Show HN: I built library management app for those who outgrew spreadsheets
The Problem: I have 500+ books across multiple rooms in my house and was desperately looking for an app to manage them properly. Most library management apps are either too basic or designed for institutional libraries with rigid workflows that don't fit personal use.
What I Built:
- Multiple libraries: manage collections in different locations
- Location tracking - remember exactly which shelf each book is on
- Loan management - track books you've lent to friends
- Custom fields & tags - store any additional book info the way YOU think about them
- Reading progress tracking - dates, duration, personal ratings
- Modern UI/UX - clean & actually enjoyable to use
Current Status:
- Beta version live
- Working on improving the responsiveness of the app and addressing initial user feedback
Would love feedback! Especially curious about:
- What features would make YOU actually use a library management app?
- UI/UX feedback always welcome
- Any book collectors here who'd be interested in beta testing?
Looking forward to your thoughts! Thank you in advance.
My dream tool for this would allow multiple people to be "members" of a library, and be able to belong to multiple members themselves. They could collectively manage things like metadata, like what books are on the shelves, but could have individual things like ratings or tracking what they've read.
Plex is actually a really good example of this. I hope some day to find a tracker like that for my books.
Dewey decimal or Library of Congress or whatever. We just have too many books (mainly children's books) and I want an easy low-thought/low-friction way to identify exactly where each book should be put away.

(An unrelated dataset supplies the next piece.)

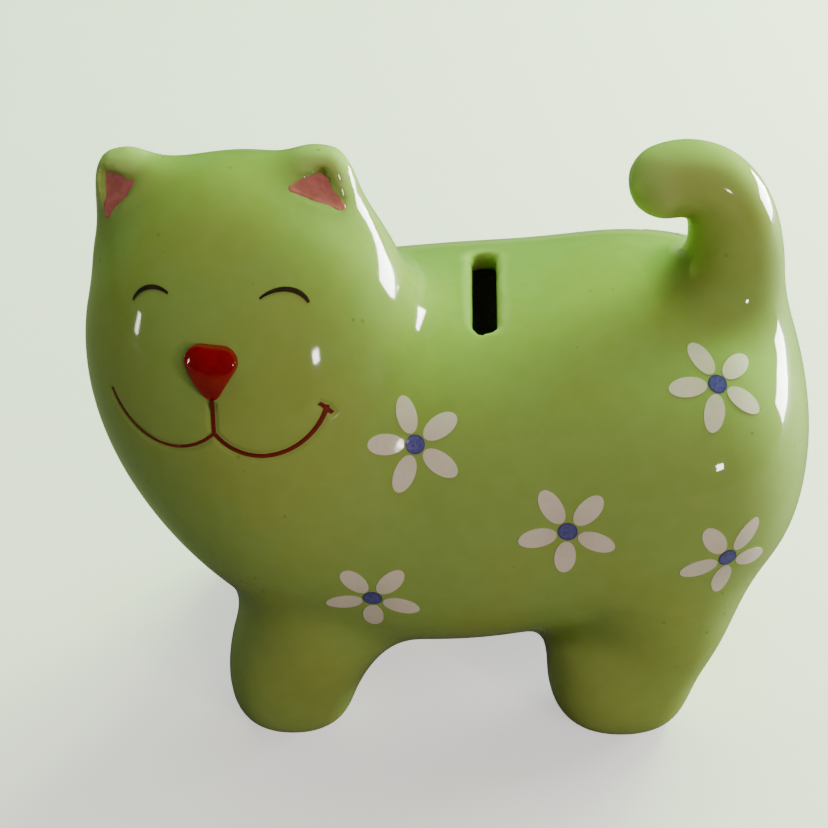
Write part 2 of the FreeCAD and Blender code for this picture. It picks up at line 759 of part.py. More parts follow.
def ceramic_shell(pockets):
    body = skin_solid(outer_form, OUTER_BOX, OUTER_NET)
    cavity = skin_solid(cavity_form, INNER_BOX, INNER_NET)
    shell = body.cut(cavity)
    corner = Vector(-GROUND_HALF, -GROUND_HALF, -GROUND_DEPTH)
    ground = Part.makeBox(2.0 * GROUND_HALF, 2.0 * GROUND_HALF, GROUND_DEPTH, corner)
    recess = Part.makeCylinder(SEAT_RADIUS, SEAT_HEIGHT, Vector(BUNG_X, 0.0, 0.0))
    hole = Part.makeCylinder(HOLE_RADIUS, HOLE_TOP, Vector(BUNG_X, 0.0, 0.0))
    for cutter in [ground, recess.fuse(hole), coin_slot()] + pockets:
        shell = shell.cut(cutter)
    return shell


def stopper():
    seat = SEAT_HEIGHT
    bottom = seat - FLANGE_THICKNESS
    plug_radius = HOLE_RADIUS - PLUG_CLEARANCE
    top = seat + PLUG_HEIGHT
    profile = [
        (0.0, bottom),
        (FLANGE_RADIUS, bottom),
        (FLANGE_RADIUS, seat),
        (plug_radius, seat),
        (plug_radius, top - PLUG_LEAD_IN_HEIGHT),
        (plug_radius - PLUG_LEAD_IN, top),
        (plug_radius - PLUG_LEAD_IN - PLUG_WALL, top),
        (plug_radius - PLUG_WALL, top - PLUG_LEAD_IN_HEIGHT),
        (plug_radius - PLUG_WALL, seat),
        (0.0, seat),
    ]
    points = [Vector(BUNG_X + r, 0.0, z) for r, z in profile]
    face = Part.Face(Part.makePolygon(points + points[:1]))
    bung = face.revolve(Vector(BUNG_X, 0.0, 0.0), Vector(0.0, 0.0, 1.0), 360.0)
    corner = Vector(BUNG_X - TAB_WIDTH / 2.0, -TAB_THICKNESS / 2.0, bottom - TAB_DROP)
    tab = Part.makeBox(TAB_WIDTH, TAB_THICKNESS, TAB_DROP + TAB_OVERLAP, corner)
    lower_edges = [e for e in tab.Edges if e.BoundBox.ZMax < bottom - TAB_DROP + TAB_OVERLAP]
    tab = tab.makeFillet(TAB_CORNER, [e for e in lower_edges if e.BoundBox.XLength < TAB_OVERLAP])
    return bung.fuse(tab).removeSplitter()


# ------------------------------------------------------------------ build and write
def write(name, shape):
    placed = shape.copy()
    placed.translate(FOOTPRINT_CENTRE * -1.0)
    placed.exportStep("parts/" + name + ".step")
    box = placed.BoundBox
    print(
        name, "valid", placed.isValid(), "solids", len(placed.Solids), "volume", round(placed.Volume, 2),
        "X", round(box.XMin, 2), round(box.XMax, 2), "Y", round(box.YMin, 2), round(box.YMax, 2),
        "Z", round(box.ZMin, 2), round(box.ZMax, 2),
    )


os.makedirs("parts", exist_ok=True)

left_pocket, left_lining = ear_pocket_and_lining(EAR_LINING_LEFT)
right_pocket, right_lining = ear_pocket_and_lining(EAR_LINING_RIGHT)
mouth_groove = mouth_band(MOUTH_CUT_ABOVE, MOUTH_CUT_ABOVE + MOUTH_GROOVE_DEPTH)
mouth_enamel = mouth_band(MOUTH_FILL_LEVEL, MOUTH_GROOVE_DEPTH + MOUTH_FILL_SUNK + MOUTH_FILL_LEVEL)
write("ear_lining_left", left_lining)
write("ear_lining_right", right_lining)
write("mouth_line", mouth_enamel)
write("nose", nose())
write("eye_line_left", eye_line(EYE_LEFT_ARC, EYE_LEFT_WINDOW))
write("eye_line_right", eye_line(EYE_RIGHT_ARC, EYE_RIGHT_WINDOW))
flowers = [(x, z, turn, -1.0) for x, z, turn in FLOWERS_NEAR]
flowers += [(x, z, turn, 1.0) for x, z, turn in FLOWERS_FAR]
for number, (x, z, turn, side) in enumerate(flowers, start=1):
    petals, centre = flower(x, z, turn, side)
    write("flower_%d_petals" % number, petals)
    write("flower_%d_centre" % number, centre)
write("stopper", stopper())
write("ceramic_shell", ceramic_shell([left_pocket, right_pocket, mouth_groove]))
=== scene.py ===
import json
import math

import bpy
import numpy as np
from mathutils import Matrix, Vector
from mathutils.bvhtree import BVHTree


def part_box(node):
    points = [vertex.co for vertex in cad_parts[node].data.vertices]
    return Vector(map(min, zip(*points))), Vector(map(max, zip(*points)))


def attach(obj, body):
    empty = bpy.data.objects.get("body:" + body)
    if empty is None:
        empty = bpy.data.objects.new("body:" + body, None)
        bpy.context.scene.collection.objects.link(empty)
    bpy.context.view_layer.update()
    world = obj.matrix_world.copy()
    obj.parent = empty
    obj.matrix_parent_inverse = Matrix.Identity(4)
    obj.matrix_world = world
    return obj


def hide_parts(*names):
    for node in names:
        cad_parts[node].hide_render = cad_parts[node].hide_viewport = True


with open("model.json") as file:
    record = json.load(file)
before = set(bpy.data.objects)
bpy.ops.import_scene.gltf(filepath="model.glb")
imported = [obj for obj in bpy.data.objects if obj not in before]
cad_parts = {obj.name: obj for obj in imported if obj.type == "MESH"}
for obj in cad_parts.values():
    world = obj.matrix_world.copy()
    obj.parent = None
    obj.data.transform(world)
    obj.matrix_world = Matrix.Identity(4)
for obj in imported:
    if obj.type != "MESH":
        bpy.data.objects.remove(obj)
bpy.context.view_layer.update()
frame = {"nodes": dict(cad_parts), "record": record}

bl_info = {
    "name": "Cat coin bank",
    "version": (1, 0, 0),
    "blender": (4, 5, 0),
    "location": "View3D > Sidebar > Cat bank",
    "description": "Dresses a slip-cast cat coin bank in glaze, enamel and fired transfers",
    "category": "Add Mesh",
}

MM = 0.001
NODES = frame["nodes"]
OPENINGS = {row["name"]: row["box_m"] for row in frame["record"]["physics"]["openings"]}
FLOWER_COUNT = sum(1 for name in NODES if name.endswith("_centre"))

# Copies of CAD meshes.
MERGE_DISTANCE = 0.001 * MM
FLAT_FLOOD_ANGLE = math.radians(35)

# How far round each detail the glaze skin gets finer faces.
MOUTH_BAND = 2.4 * MM
EAR_BAND = 3.5 * MM
SLOT_BAND = 3.0 * MM
SLOT_RIM_DEPTH = 9.0 * MM
INNER_WALL_SHARE_KEPT = 0.14
INNER_WALL_SHARE_EXPECTED = (0.1, 0.7)
SOLE_FLAT_BELOW = 0.12 * MM
TRIANGLE_LIMIT = 200000

# The skin is smoothed fully away from the ear linings, and a tenth as much close to them.
EAR_SOFT_FROM = 1.0 * MM
EAR_SOFT_TO = 5.0 * MM
LEAST_SMOOTHING = 0.1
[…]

Would this help with my problem? Is there already a solution for this?
> Most library management apps are either too basic or designed for institutional libraries with rigid workflows that don't fit personal use.
That what I concluded after a cursory search of this space as well.
And then after that step it could maybe build a small library with a nice, compact ui automatically
I'll also mention a fun coding project that I used ChatGPT on. I created a data enriched spreadsheet out of my physical books. This could then be used to bulk import into libib for a searchable and visual digital bookshelf.
First I took photos of my bookshelves such that the spines were visible. Then I had ChatGPT vision model transcribe visible titles and authors, and guess the books based on that. Then I turned that into a CSV. Finally I had ChatGPT generate a Python script that used the Google Books API to enrich the spreadsheet with ISBNs. Finally I bulk uploaded that CSV with ISBNs to libib, and voila, I had a digitized library.
Just in case this gives you any ideas!
Been on the lookout for an open source version but they all seem kind of unessecarily bulky or otherwise poorly maintained.
Would be interested in suggestions anyone has for whole apps or libs that work well when glued together for this purpose.
1. How does the site perform on mobile? If it doesn't that's a non starter for a large audience segment.
2. What's the pricing? There are several free options out there for managing your book collection, so unless there's a fremium tier (which there's no concrete language about pricing on the pricing page around subscription cost or subscription tiers) less people will want to try this out.
3. Why should someone use a web based library management tool over one that's hosted locally (either as a phone app, or as a site local to your network)?
4. What problems does this solve that others have missed? I would love for that to be front and center on the landing page.
1. This was initially planned as a web-based application, and it still is. However, when it comes to mobile responsiveness, it's not great — something I've pointed out and am currently working on. I'll finish this work during the weekend. Creating native apps will probably make sense in future, too.
2. Yeah, as it's only the beta version at the moment, the pricing doesn't mention anything specific. I believe there will be three different pricing tiers. There will definitely be a freemium version with some limitations, e.g. a limit of one library and 100–200 books in library, and access to basic statistics only. I need to think more about the pricing in more detail, as I've only concentrated on building the product so far. However, in general, I imagine it to be as I've already described above.
3. This is a very good question, to be honest, and one that I haven't thought much about either. I would probably use a locally hosted application if it offered all the features that librari.io offers. However, I can think of some reasons why a user might want to use a web-based solution. Firstly, I assume that syncing across devices would be difficult when the application is hosted on only one device, unless it offers export/import functionality. Backup and reliability are other reasons why a user would opt for a web-based solution. I believe that the ability to share your library with other people or family members using a link, which gives them access from anywhere at any time, is a good reason to opt for a web-based solution.
4. I can outline the three most significant issues I encountered, which eventually led to the development of this app. The first is the outdated UI that most of them suggest (but of course, I'm not saying that librari.io's UI is the best). The second is the lack of library statistics and analytics (e.g. distribution tables of books, authors, etc. or content-wise and reading activity related statistics). The third is the lack of customisation. For example, the ability to add custom book, author and publisher data fields with different types, such as text, date and number, and then attach actual information to those fields when editing those entities.